Clark was placed in the military command of Kentucky in 1781, where he failed not only to support outlying posts but also to report back to Virginia, whose governor, Benjamin Harrison, blamed the problem on Clark's raging alcoholism (ISHL, 1926, 132), but which was equally the fault of Clark's illiteracy. Consequent of his failures, the massive August 19, 1782, defeat of the Kentucky militia by the Ohio Union at Blue Licks was blamed on Clark. Partially to regain his prestige and partially to make one last grab at Ohio before a signed Treaty of Paris prohibited continued invasion, Clark led a second, unauthorized invasion of Shawnee lands in November 1782, attacking and looting an evacuated Chillicothe (modern-day Piqua), along with Willistown, Pigeon Town, two Piqua clan towns, and a British trading post. He destroyed 10,000 bushels of corn, the Shawnees' entire winter supply (Mann, 2005, 174–179).
After the Revolution, in recognition of his military services, Clark was "paid" 8,059 acres of Native land in Ohio and 73,962 acres of Chickasaw land farther west (Lutz, 1969, 250, 251–252). He also was tapped as an Indian agent during the U.S. attempt to seize Ohio by treaty (thus to remit all congressional land warrants issued as soldiers' pay during the Revolution). In 1786, Clark negotiated a strong-armed treaty with the Shawnees, which was immediately repudiated, and then led an attack on the Wabash Miami nations.

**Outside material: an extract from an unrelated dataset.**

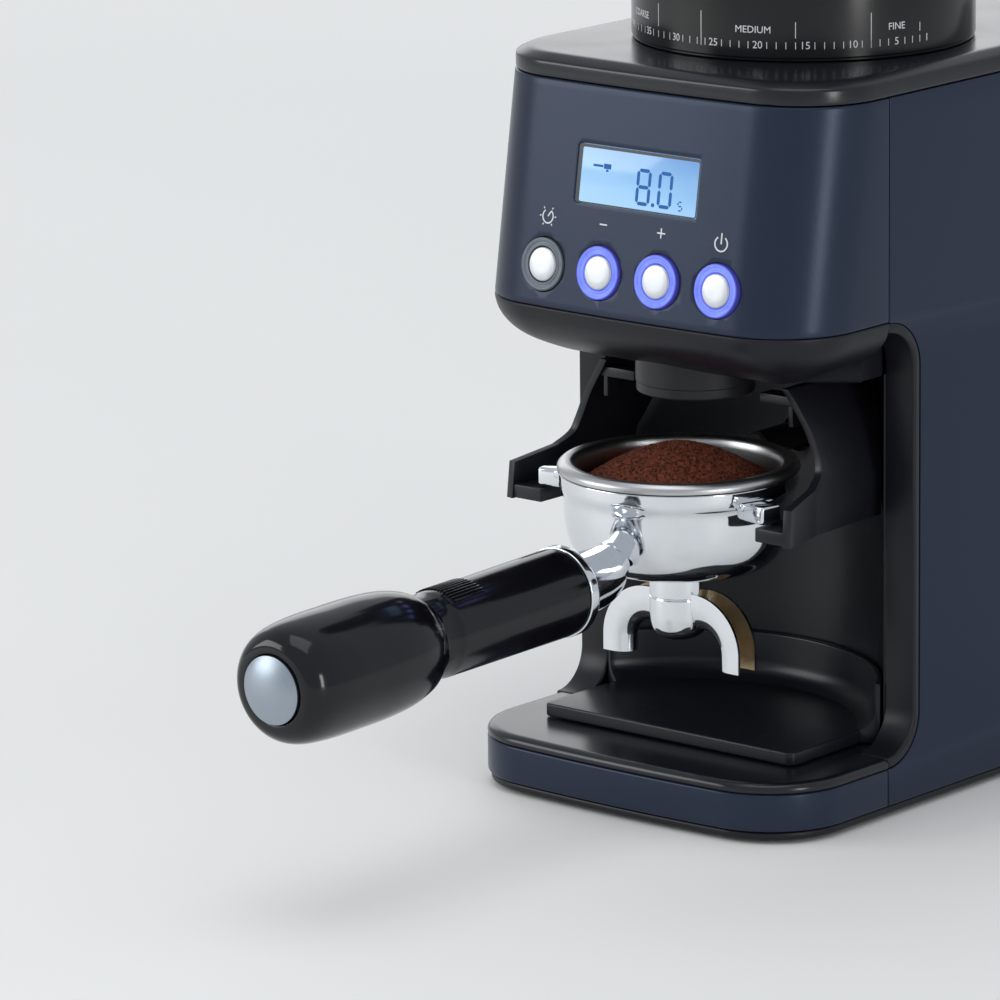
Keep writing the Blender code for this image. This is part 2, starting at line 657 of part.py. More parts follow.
def make_collar():
    """The scale ring turns with the outer burr and its carrier."""
    collar_axis = empty("collar_axis", (0, 0, 0))
    inner = COLLAR_RADIUS - COLLAR_WALL
    high = COLLAR_BASE + COLLAR_HEIGHT
    section = tube_profile(COLLAR_RADIUS, inner, COLLAR_BASE, high, 0.0006)
    turned("adjust_collar", section, BLACK, steps=40, ring=True, parent=collar_axis)
    bore = OUTER_BURR_RADIUS + FIT
    flange = inner - FIT
    low = CONE_BASE + 0.0020
    section = [
        (flange, COLLAR_BASE + 0.0050), (flange, COLLAR_BASE + 0.0015), (0.0310, COLLAR_BASE + 0.0015),
        (0.0310, low), (bore, low), (bore, COLLAR_BASE + 0.0050),
    ]
    turned("burr_carrier", section, DARK, steps=32, ring=True, parent=collar_axis)
    section = [
        (OUTER_BURR_RADIUS, low + 0.0180), (OUTER_BURR_RADIUS, low), (CONE_RADIUS + 0.0010, low),
        (0.0155, low + 0.0160), (0.0155, low + 0.0180),
    ]
    turned("outer_burr", section, STEEL, ring=True, parent=collar_axis)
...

Clark's star was, however, decidedly declining; Virginia held him personally liable for paying war supply debts it claimed he had incorrectly managed. (In fact, Clark had properly submitted receipts, as he had always claimed.) As Clark struggled with these woes, James Wilkinson, a Spanish double agent, conspired to depose him from his position as Indian agent, subsequently taking over Clark's post. Now in serious trouble, Clark tried some skullduggery of his own, in a scheme to create a Spanish colony in Mississippi. Continuing his new career as a foreign agent, Clark attempted in 1793 to drag the United States into Franco-Anglo hostilities. He died in Louisville in 1799, his reputation in tatters.